A PSD-AUR government would signal to the Trump administration that Romania is undergoing the same kind of political realignment that Washington has been encouraging across Europe. It would demonstrate that Romanian democracy is responsive to its people — not captured by a disconnected establishment. It would place at the helm leaders who emphasize national sovereignty, bilateral pragmatism, and a willingness to engage Washington on its own terms.
This is not about ideological submission. It is about strategic alignment. Romania’s interests — security, prosperity, sovereignty — are best served by a strong relationship with the United States. And in the current geopolitical climate, that relationship is most likely to flourish when both sides share a common political vocabulary.
No political solution comes without risks, and intellectual honesty demands that they be acknowledged.
A PSD-AUR coalition would face intense scrutiny from Brussels, where such a combination would be viewed with alarm by many in the European establishment. Internal tensions between PSD’s institutional pragmatism and AUR’s populist energy would need to be carefully managed. And there is always the danger that any government formed in crisis inherits problems too deep to solve within a single electoral cycle.
Moreover, the Romanian public, exhausted by years of political instability, deserves more than another reshuffling of parliamentary seats. They deserve genuine reform — in the judiciary, in public administration, in the economy, and in the quality of democratic governance.
But the argument is not that a PSD-AUR government would be perfect. The argument is that, given the intersection of economic recession, political exhaustion, and geopolitical realignment, it represents the most viable path forward — the option most likely to arrest Romania’s economic decline, restore its international standing, and position the country for recovery.
Romania stands today at one of the most consequential crossroads in its post-communist history. The economy is contracting. The current government has lost the confidence of its people. The transatlantic partnership that underpins national security is fraying. And the broader geopolitical environment is shifting in ways that demand agility, not inertia.

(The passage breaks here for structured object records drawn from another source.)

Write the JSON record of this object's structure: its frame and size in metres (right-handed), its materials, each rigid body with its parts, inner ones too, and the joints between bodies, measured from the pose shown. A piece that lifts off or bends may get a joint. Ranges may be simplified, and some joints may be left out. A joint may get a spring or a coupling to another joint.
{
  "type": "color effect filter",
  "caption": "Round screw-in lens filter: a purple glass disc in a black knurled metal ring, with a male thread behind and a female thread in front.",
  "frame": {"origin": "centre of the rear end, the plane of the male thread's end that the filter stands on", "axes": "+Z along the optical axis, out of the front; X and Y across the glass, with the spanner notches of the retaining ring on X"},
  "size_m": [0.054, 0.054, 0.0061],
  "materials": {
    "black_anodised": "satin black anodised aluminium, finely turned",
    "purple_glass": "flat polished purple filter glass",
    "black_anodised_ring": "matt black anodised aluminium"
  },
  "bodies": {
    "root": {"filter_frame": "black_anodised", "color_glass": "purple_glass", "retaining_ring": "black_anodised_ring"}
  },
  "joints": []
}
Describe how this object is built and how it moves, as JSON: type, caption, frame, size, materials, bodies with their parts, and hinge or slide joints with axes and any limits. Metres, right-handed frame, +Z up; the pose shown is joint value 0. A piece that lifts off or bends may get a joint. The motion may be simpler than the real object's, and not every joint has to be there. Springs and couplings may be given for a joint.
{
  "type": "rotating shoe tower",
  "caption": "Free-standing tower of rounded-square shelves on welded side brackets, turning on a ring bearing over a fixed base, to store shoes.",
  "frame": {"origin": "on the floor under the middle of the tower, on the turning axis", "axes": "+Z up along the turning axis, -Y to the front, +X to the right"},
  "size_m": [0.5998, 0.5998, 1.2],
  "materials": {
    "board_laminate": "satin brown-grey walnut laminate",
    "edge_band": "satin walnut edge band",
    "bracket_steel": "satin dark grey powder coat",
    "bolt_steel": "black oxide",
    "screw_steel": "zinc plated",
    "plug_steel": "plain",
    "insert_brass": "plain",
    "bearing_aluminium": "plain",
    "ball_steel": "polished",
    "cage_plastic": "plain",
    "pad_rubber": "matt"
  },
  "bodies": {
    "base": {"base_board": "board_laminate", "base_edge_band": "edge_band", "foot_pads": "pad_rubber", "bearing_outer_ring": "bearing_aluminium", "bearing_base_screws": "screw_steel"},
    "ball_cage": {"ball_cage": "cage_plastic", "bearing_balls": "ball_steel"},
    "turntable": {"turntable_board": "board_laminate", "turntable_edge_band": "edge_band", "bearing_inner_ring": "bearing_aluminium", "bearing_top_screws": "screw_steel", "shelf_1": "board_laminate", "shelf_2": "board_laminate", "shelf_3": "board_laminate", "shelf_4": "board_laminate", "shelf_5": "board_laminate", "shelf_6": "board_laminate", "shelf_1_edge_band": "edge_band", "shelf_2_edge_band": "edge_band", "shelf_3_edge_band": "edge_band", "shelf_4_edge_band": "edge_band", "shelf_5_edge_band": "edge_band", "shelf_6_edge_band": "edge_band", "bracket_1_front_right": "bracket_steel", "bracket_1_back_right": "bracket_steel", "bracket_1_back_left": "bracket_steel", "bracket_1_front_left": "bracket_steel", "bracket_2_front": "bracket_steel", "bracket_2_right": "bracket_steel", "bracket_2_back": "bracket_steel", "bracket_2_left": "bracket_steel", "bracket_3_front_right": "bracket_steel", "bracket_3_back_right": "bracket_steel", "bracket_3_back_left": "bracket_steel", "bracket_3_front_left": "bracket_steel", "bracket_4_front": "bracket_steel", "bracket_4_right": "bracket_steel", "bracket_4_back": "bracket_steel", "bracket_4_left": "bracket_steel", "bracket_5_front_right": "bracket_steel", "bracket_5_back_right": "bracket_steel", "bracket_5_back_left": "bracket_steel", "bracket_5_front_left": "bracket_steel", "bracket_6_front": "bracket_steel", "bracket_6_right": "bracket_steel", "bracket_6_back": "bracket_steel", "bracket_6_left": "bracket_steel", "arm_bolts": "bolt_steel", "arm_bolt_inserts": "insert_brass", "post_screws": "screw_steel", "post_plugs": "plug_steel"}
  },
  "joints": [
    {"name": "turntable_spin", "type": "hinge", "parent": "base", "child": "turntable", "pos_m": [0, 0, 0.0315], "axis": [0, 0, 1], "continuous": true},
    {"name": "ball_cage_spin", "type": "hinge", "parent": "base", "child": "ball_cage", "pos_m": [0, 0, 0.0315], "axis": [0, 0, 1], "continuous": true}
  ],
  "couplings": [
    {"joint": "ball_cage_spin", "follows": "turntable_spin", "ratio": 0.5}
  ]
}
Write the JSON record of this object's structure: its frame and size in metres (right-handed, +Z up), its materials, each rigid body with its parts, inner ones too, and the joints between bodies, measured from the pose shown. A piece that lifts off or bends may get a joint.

The idea of a PSD-AUR government is bold, unconventional, and certain to provoke fierce debate. But bold times demand bold choices. Romania has always found its way through crisis — not by clinging to failed formulas, but by summoning the courage to try something new.
The question is whether Romania’s political class will rise to this moment — or whether the moment will pass them by.
The clock is ticking. The recession is here. And the world is not waiting for Romania to make up its mind.